Hasta la Vista, baby!

Right now, you are probably repeating that world-famous catchphrase under your breath in your best Arnold Schwarzenegger, aka, The Terminator, voice. No worries. We all have been guilty of it. Acting aside, the Vista I’m referring to is Microsoft Windows Vista. For some of you, Windows Vista invokes the, “Oh, yeah. I remember that name”, response. For others, you may be left scratching your head wondering what Windows Vista is. Windows Vista, codenamed Longhorn, is a Microsoft desktop operating system released to the public on January 30th, 2007. The release of Windows Vista came more than five years after the introduction of the highly successful Windows XP operating system, which is the longest time span between successive releases of Microsoft desktop operating systems. Two prominent features of Vista is the graphical user interface named Aero and an instant search component called Windows Search.
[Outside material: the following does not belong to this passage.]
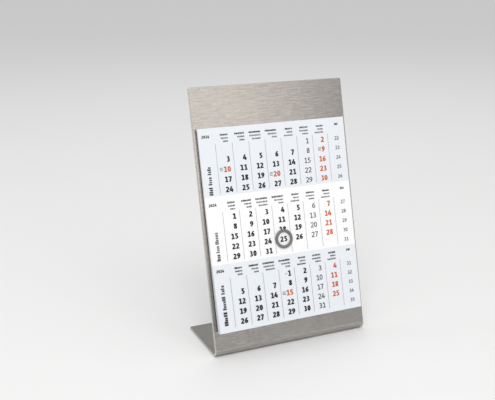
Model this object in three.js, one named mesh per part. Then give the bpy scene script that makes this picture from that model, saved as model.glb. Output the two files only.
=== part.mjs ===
// Metal desk calendar: a bent steel sheet that stands by itself and carries a three-month pad,
// with a loose magnetic ring that marks the day.
// Millimetres, +Z up. The origin is the middle of the base's flat underside, +X runs to the
// reader's right and the panel faces -Y.

import * as THREE from 'three';
import { mergeVertices } from 'three/addons/utils/BufferGeometryUtils.js';

// Pad: leaves glued along their top edge to a card, and the tape that holds the card.
// The leaves curl, which lifts the pad's lower corners off the panel, the left one more.
const PAD_WIDTH = 105;
const PAD_HEIGHT = 130;
const PAD_THICKNESS = 0.9;
const PAD_LIFT_LEFT = 3.2;
const PAD_LIFT_RIGHT = 0.4;
const CARD_THICKNESS = 0.4;
const CARD_MARGIN = 0.5;
const TAPE_THICKNESS = 0.5;
const TAPE_HEIGHT = 18;
const TAPE_SIDE_MARGIN = 4;
const TAPE_TOP_MARGIN = 1;

// Stand: one folded sheet, sized round the pad by the bare bands beside, above and below it
const SIDE_BAND = 2.5;
const TOP_BAND = 26.6;
const LOW_BAND = 11.1;
const SHEET_THICKNESS = 1.5;
const BASE_FLAT = 44;
const PANEL_LEAN = 14.5;
const BEND_INNER_RADIUS = 3;
const CORNER_RADIUS = 1.6;
const EDGE_ROUNDING = 0.5;

// Date ring: the offset is from the pad's middle, the drop from its top edge
const RING_BORE_RADIUS = 4.4;
const RING_BAND = 1.85;
const RING_THICKNESS = 1.2;
const RING_EDGE_ROUNDING = 0.45;
const RING_OFFSET = -0.8;
const RING_DROP = 76.1;

// Gap between faces that lie on each other, and the share of a wall that a rounding may take
const SEAT_GAP = 0.25;
const ROUNDING_LIMIT = 0.45;

// Smoothness of the round stretches
const BEND_STEPS = 24;
const CORNER_STEPS = 6;
const EDGE_STEPS = 4;
const CURL_STEPS_DOWN = 20;
const CURL_STEPS_ACROSS = 6;
const RING_SEGMENTS = 56;
const RING_EDGE_STEPS = 2;

const lean = THREE.MathUtils.degToRad(PANEL_LEAN);
const bendAngle = Math.PI / 2 + lean;
const bendMidRadius = BEND_INNER_RADIUS + SHEET_THICKNESS / 2;
const bendOuterRadius = BEND_INNER_RADIUS + SHEET_THICKNESS;
const bendLength = bendMidRadius * bendAngle;
const bendCentreY = -BASE_FLAT / 2;
const sheetWidth = PAD_WIDTH + 2 * SIDE_BAND;
const panelFlat = TOP_BAND + PAD_HEIGHT + LOW_BAND;
const blankLength = BASE_FLAT + bendLength + panelFlat;
const edgeRounding = Math.min(EDGE_ROUNDING, ROUNDING_LIMIT * SHEET_THICKNESS);

const steel = new THREE.MeshStandardMaterial({ name: 'steel', color: 0xb3aea7, roughness: 0.38, metalness: 1 });
const paper = new THREE.MeshStandardMaterial({ name: 'paper', color: 0xf2f4f6, roughness: 0.85, metalness: 0 });
const board = new THREE.MeshStandardMaterial({ name: 'board', color: 0xb9b4a8, roughness: 0.9, metalness: 0 });
const foam = new THREE.MeshStandardMaterial({ name: 'foam', color: 0xe6e4dc, roughness: 0.95, metalness: 0 });
const magnet = new THREE.MeshStandardMaterial({ name: 'magnet', color: 0x6a6865, roughness: 0.45, metalness: 0.6 });

// Folds a point of the flat blank. x runs across, s runs from the base's back edge to the
// panel's top, and n is the height over the sheet's middle, positive on the outer side.
function fold(x, s, n) {
  const outward = SHEET_THICKNESS / 2 + n;
  if (s <= BASE_FLAT) {
    return new THREE.Vector3(x, bendCentreY + BASE_FLAT - s, SHEET_THICKNESS - outward);
  }
  const turned = Math.min((s - BASE_FLAT) / bendMidRadius, bendAngle);
  const radius = bendMidRadius + n;
  const beyond = Math.max(s - BASE_FLAT - bendLength, 0);
  return new THREE.Vector3(
    x,
    bendCentreY - radius * Math.sin(turned) - beyond * Math.cos(turned),
    bendOuterRadius - radius * Math.cos(turned) + beyond * Math.sin(turned),
  );
}

// Left edge of the blank, set in by a distance, from the back edge's corner to the top corner.
function blankLeftEdge(inset) {
  const half = sheetWidth / 2 - CORNER_RADIUS;
  const radius = CORNER_RADIUS - inset;
  const points = [];
  const corner = (centreS, from, to) => {
    for (let i = 0; i <= CORNER_STEPS; i += 1) {
      const angle = THREE.MathUtils.lerp(from, to, i / CORNER_STEPS);
      points.push([-half + radius * Math.cos(angle), centreS + radius * Math.sin(angle)]);
    }
  };
  corner(CORNER_RADIUS, -Math.PI / 2, -Math.PI);
  for (let i = 0; i <= BEND_STEPS; i += 1) {
    points.push([-half - radius, BASE_FLAT + (bendLength * i) / BEND_STEPS]);
  }
  corner(blankLength - CORNER_RADIUS, Math.PI, Math.PI / 2);
  return points;
}

// Levels through the sheet's thickness, each with the inset that rounds the sheet's edges.
function sheetLevels() {
  const levels = [];
  const flat = SHEET_THICKNESS / 2 - edgeRounding;
  for (let i = 0; i <= EDGE_STEPS; i += 1) {
    const angle = (Math.PI / 2) * (1 - i / EDGE_STEPS);
    levels.push([-flat - edgeRounding * Math.sin(angle), edgeRounding * (1 - Math.cos(angle))]);
  }
  const upper = levels.map(([n, inset]) => [-n, inset]).reverse();
  return [...levels, ...upper];
}

// The sheet: outlines stacked through its thickness, closed by rungs across both faces, folded.
function bentSheetGeometry() {
  const outlines = sheetLevels().map(([n, inset]) => {
    const left = blankLeftEdge(inset).map(([x, s]) => fold(x, s, n));
    const right = blankLeftEdge(inset).map(([x, s]) => fold(-x, s, n));
    return [...left, ...right.reverse()];
  });
  const count = outlines[0].length;
  const indices = [];
  const quad = (a, b, c, d) => indices.push(a, b, c, a, c, d);
  for (let level = 0; level < outlines.length - 1; level += 1) {
    for (let i = 0; i < count; i += 1) {
      const next = (i + 1) % count;
      const low = level * count;
      quad(low + next, low + i, low + count + i, low + count + next);
    }
  }
  const last = (outlines.length - 1) * count;
  for (let i = 0; i < count / 2 - 1; i += 1) {
    const across = count - 1 - i;
    quad(i, i + 1, across - 1, across);
    quad(last + across, last + across - 1, last + i + 1, last + i);
  }
  const geometry = new THREE.BufferGeometry().setFromPoints(outlines.flat());
  geometry.setIndex(indices);
  return mergeVertices(geometry);
}

// The pad lies flat over the tape and curls away from the panel below it.
const curlStart = TAPE_TOP_MARGIN + TAPE_HEIGHT;
const curlLength = PAD_HEIGHT - curlStart;
const liftPerWidth = (PAD_LIFT_RIGHT - PAD_LIFT_LEFT) / PAD_WIDTH;

// How far the curl lifts the pad's lower edge, at a place across.
function lowEdgeLift(x) {
  return (PAD_LIFT_LEFT + PAD_LIFT_RIGHT) / 2 + liftPerWidth * x;
}

// Share of the curl's length at a distance below the pad's top edge: none above its start.
function alongCurl(down) {
  return Math.max(down - curlStart, 0) / curlLength;
}

// How far the curl lifts the pad, at a place across and a distance below its top edge.
function lift(x, down) {
  return lowEdgeLift(x) * alongCurl(down) ** 2;
}

// Heights over the panel's face at which each layer starts
const tapeBack = SEAT_GAP;
const cardBack = tapeBack + TAPE_THICKNESS + SEAT_GAP;
const padBack = cardBack + CARD_THICKNESS + SEAT_GAP;
const ringBack = padBack + PAD_THICKNESS + SEAT_GAP;

// A slab that follows the pad's curl: a box cut into a grid, lifted point by point. It is given
// by its width, its upper and lower ends, and the height of its back over the panel.
function curledSlabGeometry(width, from, to, back, thickness) {
  const box = new THREE.BoxGeometry(width, thickness, to - from, CURL_STEPS_ACROSS, 1, CURL_STEPS_DOWN);
  box.translate(0, -(back + thickness / 2), -(from + to) / 2);
  const points = box.getAttribute('position');
  for (let i = 0; i < points.count; i += 1) {
    points.setY(i, points.getY(i) - lift(points.getX(i), -points.getZ(i)));
  }
  return box;
}

// Ring section, a flat band with rounded edges, turned about its axis.
function ringGeometry() {
  const section = new THREE.Shape();
  const inner = RING_BORE_RADIUS;
  const outer = RING_BORE_RADIUS + RING_BAND;
  const top = RING_THICKNESS;
  const r = Math.min(RING_EDGE_ROUNDING, ROUNDING_LIMIT * Math.min(RING_BAND, RING_THICKNESS));
  section.moveTo(inner + r, 0);
  section.lineTo(outer - r, 0);
  section.absarc(outer - r, r, r, -Math.PI / 2, 0, false);
  section.lineTo(outer, top - r);
  section.absarc(outer - r, top - r, r, 0, Math.PI / 2, false);
  section.lineTo(inner + r, top);
  section.absarc(inner + r, top - r, r, Math.PI / 2, Math.PI, false);
  section.lineTo(inner, r);
  section.absarc(inner + r, r, r, Math.PI, 1.5 * Math.PI, false);
  const points = section.getPoints(RING_EDGE_STEPS);
  return new THREE.LatheGeometry([...points, points[0].clone()], RING_SEGMENTS);
}

function named(name, geometry, material) {
  const mesh = new THREE.Mesh(geometry, material);
  mesh.name = name;
  return mesh;
}

// The panel's frame: its origin is the top edge of the pad on the panel's front face,
// local -Y points out of the face and local -Z runs down the panel.
function panelFrame() {
  const frame = new THREE.Group();
  const padTop = fold(0, blankLength - TOP_BAND, SHEET_THICKNESS / 2);
  frame.position.copy(padTop);
  frame.rotation.x = -lean;
  return frame;
}

function mountingTape() {
  const width = PAD_WIDTH - 2 * TAPE_SIDE_MARGIN;
  const tape = named('mounting_tape', new THREE.BoxGeometry(width, TAPE_THICKNESS, TAPE_HEIGHT), foam);
  tape.position.set(0, -(tapeBack + TAPE_THICKNESS / 2), -(TAPE_TOP_MARGIN + TAPE_HEIGHT / 2));
  return tape;
}

function backingCard() {
  const width = PAD_WIDTH - 2 * CARD_MARGIN;
  const low = PAD_HEIGHT - CARD_MARGIN;
  return named('backing_card', curledSlabGeometry(width, CARD_MARGIN, low, cardBack, CARD_THICKNESS), board);
}

function calendarPad() {
  return named('calendar_pad', curledSlabGeometry(PAD_WIDTH, 0, PAD_HEIGHT, padBack, PAD_THICKNESS), paper);
}

function dateRing() {
  const ring = named('date_ring', ringGeometry(), magnet);
  const along = alongCurl(RING_DROP);
  const slopeDown = (2 * lowEdgeLift(RING_OFFSET) * along) / curlLength;
  const slopeAcross = liftPerWidth * along ** 2;
  ring.position.set(RING_OFFSET, -(ringBack + lift(RING_OFFSET, RING_DROP)), -RING_DROP);
  ring.rotation.set(Math.PI - Math.atan(slopeDown), 0, Math.atan(slopeAcross));
  return ring;
}

const calendar = new THREE.Group();
calendar.name = 'desk_calendar';
calendar.add(named('stand', bentSheetGeometry(), steel));
const onPanel = panelFrame();
onPanel.add(mountingTape(), backingCard(), calendarPad(), dateRing());
calendar.add(onPanel);

export default calendar;
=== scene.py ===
"""Desk calendar of folded brushed steel with a three-month pad and a magnetic date ring."""

from __future__ import annotations

import logging
import math
import random
from dataclasses import dataclass, field, replace
from enum import Enum
from functools import partial
from typing import Callable, Mapping, Optional, Sequence, Union

import bpy
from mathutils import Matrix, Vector

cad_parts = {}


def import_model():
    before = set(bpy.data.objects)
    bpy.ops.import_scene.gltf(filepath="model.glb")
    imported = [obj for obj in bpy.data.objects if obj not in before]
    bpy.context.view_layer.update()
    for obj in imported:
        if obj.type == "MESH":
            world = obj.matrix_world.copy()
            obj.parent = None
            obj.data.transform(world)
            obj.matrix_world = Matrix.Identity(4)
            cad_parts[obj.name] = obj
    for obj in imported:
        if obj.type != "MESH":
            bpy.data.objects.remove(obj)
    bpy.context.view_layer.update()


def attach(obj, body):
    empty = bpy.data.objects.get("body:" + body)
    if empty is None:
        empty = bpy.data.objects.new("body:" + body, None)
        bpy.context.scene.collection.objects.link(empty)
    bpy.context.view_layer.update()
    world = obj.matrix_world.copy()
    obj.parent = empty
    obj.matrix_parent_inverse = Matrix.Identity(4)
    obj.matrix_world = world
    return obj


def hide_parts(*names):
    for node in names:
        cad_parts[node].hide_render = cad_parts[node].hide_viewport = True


LOG = logging.getLogger("desk_calendar")
MM = 0.001
BODY = "root"
PAD_HEIGHT = 130.0
FIELD_HEIGHT = PAD_HEIGHT / 3
YEAR_LABEL = "2024"
FACE_PART = 0
EDGE_PART = 1
NOISE_MEAN = 0.5
SAME_PLACE = 1e-6
WEEK_DAYS = 7
SATURDAY = 5
SUNDAY = 6

Flat = tuple[float, float]
Colour = tuple[float, float, float]
WHITE: Colour = (1.0, 1.0, 1.0)
Value = Union[float, Sequence[float], "Signal"]


def srgb(red: int, green: int, blue: int) -> Colour:
    """Turn screen values into a linear colour.

    Args:
        red: red from 0 to 255.
        green: green from 0 to 255.
        blue: blue from 0 to 255.

    Returns:
        The linear colour.
    """

    def channel(value: int) -> float:
        """Linear value of one screen channel."""
        part = value / 255
        return part / 12.92 if part <= 0.04045 else ((part + 0.055) / 1.055) ** 2.4

    return channel(red), channel(green), channel(blue)


class Signal:
    """A shader socket that takes part in Python arithmetic."""

    def __init__(self, bench: Bench, node: bpy.types.Node, output: Union[str, int] = 0) -> None:
        """Wrap one output of a node.

        Args:
            bench: the bench that owns the node.
            node: the node.
            output: name or number of the output.
        """
        self.bench = bench
        self.node = node
        self.socket = node.outputs[output] if len(node.outputs) else None

    def out(self, name: Union[str, int]) -> Signal:
        """Another output of the same node."""
        return Signal(self.bench, self.node, name)

    def _join(self, operation: str, first: Value, second: Value) -> Signal:
        """Add one Math node and return its result."""
        return self.bench.node("ShaderNodeMath", {"operation": operation}, {0: first, 1: second})

    def __add__(self, other: Value) -> Signal:
        """Sum."""
        return self._join("ADD", self, other)

    def __radd__(self, other: Value) -> Signal:
        """Sum with the plain number first."""
        return self._join("ADD", other, self)

    def __sub__(self, other: Value) -> Signal:
        """Difference."""
        return self._join("SUBTRACT", self, other)

    def __rsub__(self, other: Value) -> Signal:
        """Difference with the plain number first."""
        return self._join("SUBTRACT", other, self)

    def __mul__(self, other: Value) -> Signal:
        """Product."""
        return self._join("MULTIPLY", self, other)

    def __rmul__(self, other: Value) -> Signal:
        """Product with the plain number first."""
        return self._join("MULTIPLY", other, self)

    def __gt__(self, other: Value) -> Signal:
        """One where this signal is the greater, else zero."""
        return self._join("GREATER_THAN", self, other)

    def __lt__(self, other: Value) -> Signal:
        """One where this signal is the smaller, else zero."""
        return self._join("LESS_THAN", self, other)

    def clamped(self) -> Signal:
        """Keep between zero and one."""
        return self.bench.node("ShaderNodeClamp", {}, {"Value": self})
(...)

Microsoft’s chief objective with Windows Vista was to improve the state of security in the operating system, and rooted in that was the development of an authorization tool named User Account Control (UAC).

Although Windows Vista received lukewarm reviews by both business and home users, by 2009, it had approximately 400 million Internet users. It was the second most widely used operating system on the Internet with an approximately 19% market share, the most widely used being Windows XP with an approximately 63% market share.[1] Vista never gained the adoption rate of its predecessor, Windows XP, because the operating system had high system requirements, was resource-intensive, long boot times, and frankly, people were happy with Windows XP and saw no need to change.

On April 11th, Microsoft officially ended support for the Windows Vista operating system. What does this mean? It means that if any new security vulnerabilities are discovered, then they will remain unpatched by Microsoft, leaving Windows Vista potentially open to new attacks. With Microsoft ending support of the product, it should also be assumed that manufacturers will end their support of Windows Vista compatible software, utilities and drivers. If you still use Windows Vista on any home or business computer, now is the time to upgrade.



  1. “W3Counter Global Web Stats:August 2009”. W3Counter.